▶ _Short exercise_
Output the data below in full, byte for byte. Nothing may differ.

▶ _Collected data_
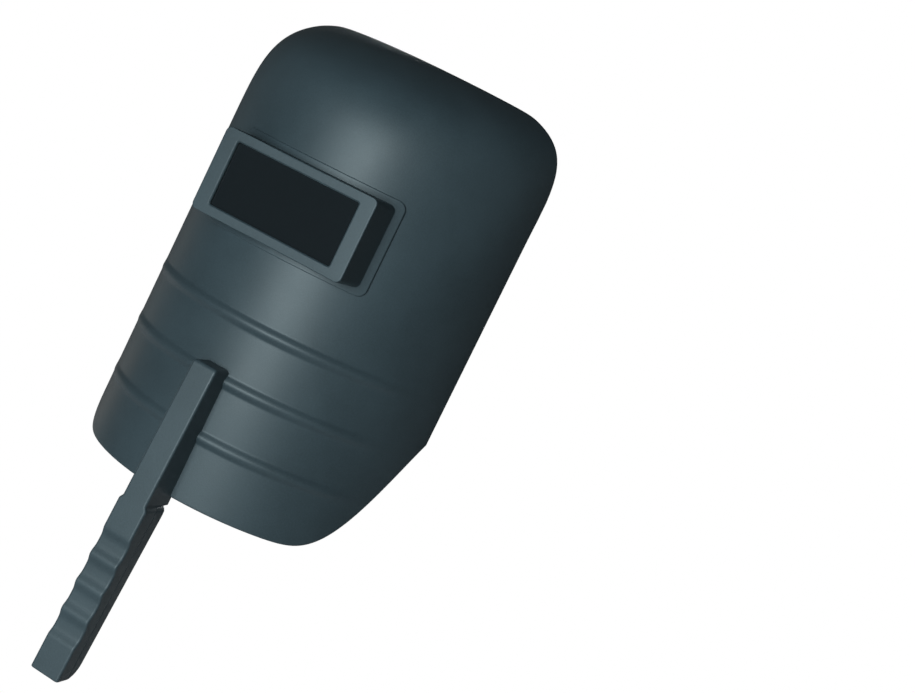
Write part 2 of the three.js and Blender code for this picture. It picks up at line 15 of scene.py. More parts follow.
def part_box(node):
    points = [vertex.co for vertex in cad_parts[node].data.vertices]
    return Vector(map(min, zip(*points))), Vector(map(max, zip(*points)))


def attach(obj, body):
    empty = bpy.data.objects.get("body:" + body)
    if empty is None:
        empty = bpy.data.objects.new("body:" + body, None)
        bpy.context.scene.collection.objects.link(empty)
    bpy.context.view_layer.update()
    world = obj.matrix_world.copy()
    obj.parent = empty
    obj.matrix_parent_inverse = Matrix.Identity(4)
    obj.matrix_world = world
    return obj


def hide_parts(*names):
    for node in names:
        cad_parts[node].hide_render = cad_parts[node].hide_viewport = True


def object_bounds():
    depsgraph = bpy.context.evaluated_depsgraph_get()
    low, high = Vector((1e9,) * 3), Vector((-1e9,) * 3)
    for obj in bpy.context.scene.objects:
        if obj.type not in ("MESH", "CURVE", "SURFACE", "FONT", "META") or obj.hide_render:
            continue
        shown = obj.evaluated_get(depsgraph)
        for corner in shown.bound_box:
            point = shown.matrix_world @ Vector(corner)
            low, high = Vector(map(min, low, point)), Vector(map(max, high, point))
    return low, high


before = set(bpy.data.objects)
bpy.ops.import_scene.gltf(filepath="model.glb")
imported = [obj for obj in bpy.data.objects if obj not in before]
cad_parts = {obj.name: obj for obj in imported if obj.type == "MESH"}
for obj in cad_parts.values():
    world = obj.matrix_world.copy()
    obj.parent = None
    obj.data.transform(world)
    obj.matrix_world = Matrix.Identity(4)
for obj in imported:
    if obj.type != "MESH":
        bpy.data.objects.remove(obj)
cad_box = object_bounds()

▶ _Task answer_
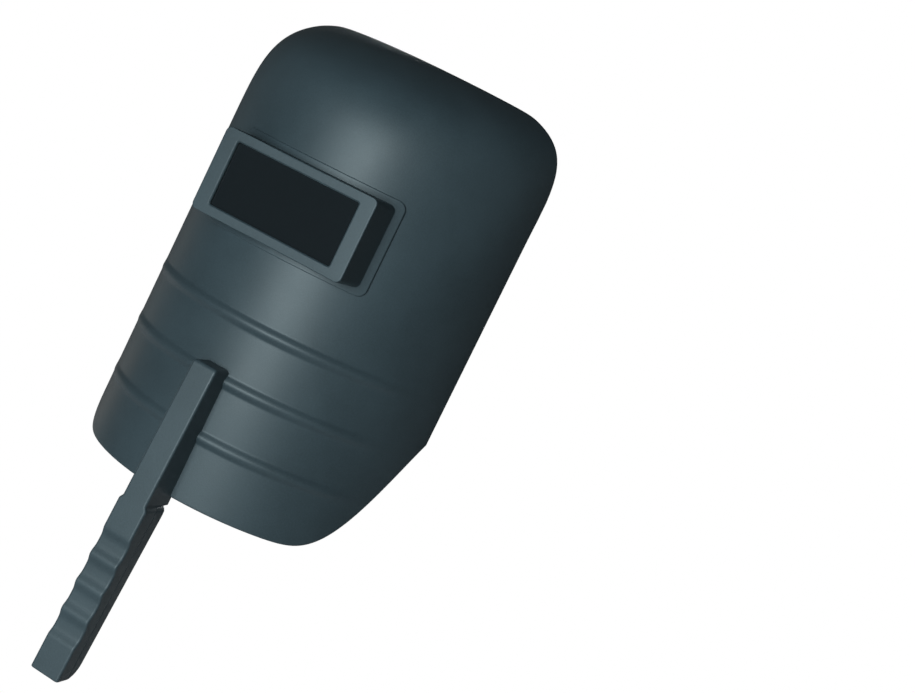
Write part 2 of the three.js and Blender code for this picture. It picks up at line 15 of scene.py. More parts follow.
def part_box(node):
    points = [vertex.co for vertex in cad_parts[node].data.vertices]
    return Vector(map(min, zip(*points))), Vector(map(max, zip(*points)))


def attach(obj, body):
    empty = bpy.data.objects.get("body:" + body)
    if empty is None:
        empty = bpy.data.objects.new("body:" + body, None)
        bpy.context.scene.collection.objects.link(empty)
    bpy.context.view_layer.update()
    world = obj.matrix_world.copy()
    obj.parent = empty
    obj.matrix_parent_inverse = Matrix.Identity(4)
    obj.matrix_world = world
    return obj


def hide_parts(*names):
    for node in names:
        cad_parts[node].hide_render = cad_parts[node].hide_viewport = True


def object_bounds():
    depsgraph = bpy.context.evaluated_depsgraph_get()
    low, high = Vector((1e9,) * 3), Vector((-1e9,) * 3)
    for obj in bpy.context.scene.objects:
        if obj.type not in ("MESH", "CURVE", "SURFACE", "FONT", "META") or obj.hide_render:
            continue
        shown = obj.evaluated_get(depsgraph)
        for corner in shown.bound_box:
            point = shown.matrix_world @ Vector(corner)
            low, high = Vector(map(min, low, point)), Vector(map(max, high, point))
    return low, high


before = set(bpy.data.objects)
bpy.ops.import_scene.gltf(filepath="model.glb")
imported = [obj for obj in bpy.data.objects if obj not in before]
cad_parts = {obj.name: obj for obj in imported if obj.type == "MESH"}
for obj in cad_parts.values():
    world = obj.matrix_world.copy()
    obj.parent = None
    obj.data.transform(world)
    obj.matrix_world = Matrix.Identity(4)
for obj in imported:
    if obj.type != "MESH":
        bpy.data.objects.remove(obj)
cad_box = object_bounds()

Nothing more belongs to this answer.